Native Amazon EBS snapshots

We perform native Amazon EBS snapshots, they are incremental by nature. AWS automatically only take incremental changes for each snapshot after that.

The first snapshot is a full copy of the volume; ongoing snapshots store incremental block-level changes only. This is a fast and reliable way to restore full volume data.

Amazon EBS provides the ability to create snapshots (backups) of any Amazon EBS volume. It takes a copy of the volume and places it in Amazon S3, where it is stored redundantly in multiple Availability Zones.

A point-in-time snapshot of an Amazon EBS volume, can be used as a baseline for new volumes or for data backup. If you make periodic snapshots of a volume, the snapshots are incremental—only the blocks on the device that have changed after your last snapshot are saved in the new snapshot. Even though snapshots are saved incrementally, the snapshot deletion process is designed so that you need to retain only the most recent snapshot in order to restore the entire volume.

Where are backups stored?

Your Amazon EBS snapshots are stored in Amazon S3. However, you won't find your snapshots in any of your S3 buckets. AWS uses the S3 infrastructure to store your Amazon EBS snapshots, but you cannot access them while they reside in S3.

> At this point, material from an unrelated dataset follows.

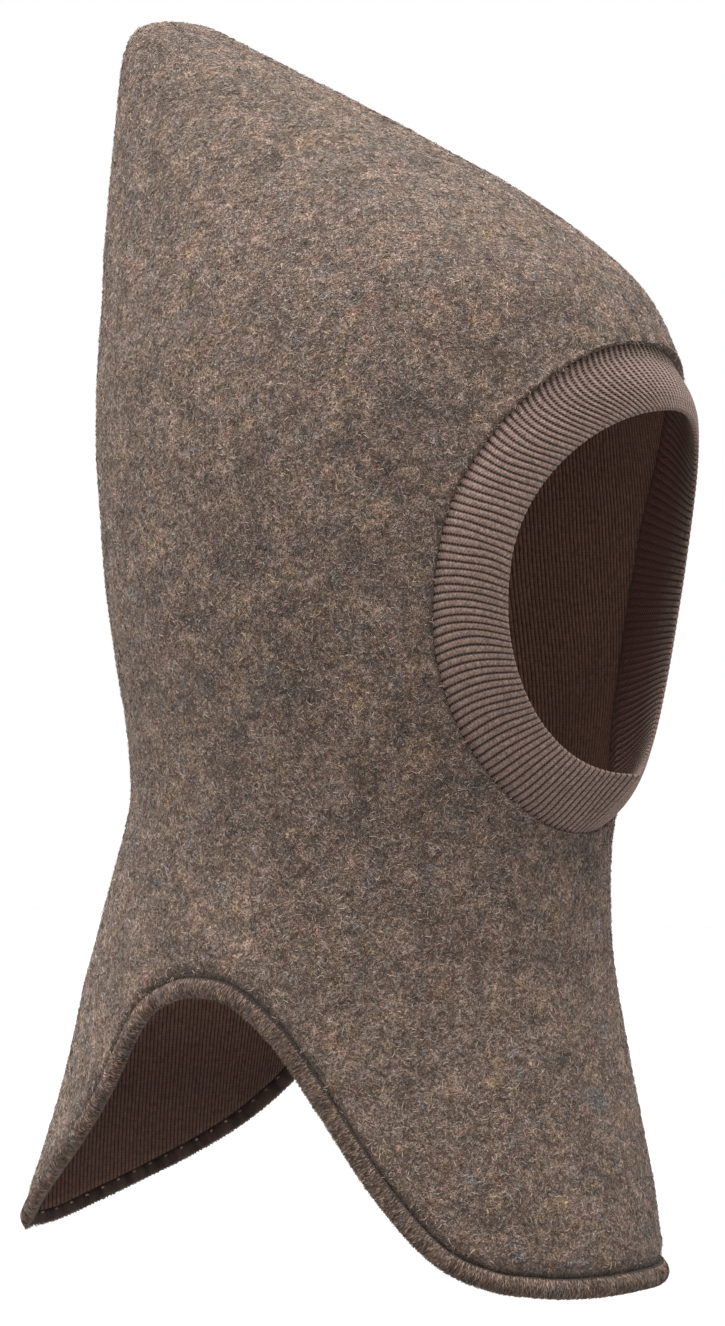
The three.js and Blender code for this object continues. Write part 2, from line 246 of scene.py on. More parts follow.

Amazon Machine Images (AMI)

You can also automate Amazon Machine Images (AMI) backups as well. An AMI is a template that contains a software configuration (for example, an operating system, an application server, and applications).

From an AMI, you launch an instance, which is a copy of the AMI running as a virtual server in the cloud. Whereas for snapshots you can back up the data on your EBS volumes to Amazon S3 by taking point-in-time snapshots. Snapshots are incremental backups, which means that only the blocks on the device that have changed after your most recent snapshot are saved. When you delete a snapshot, only the data exclusive to that snapshot is removed.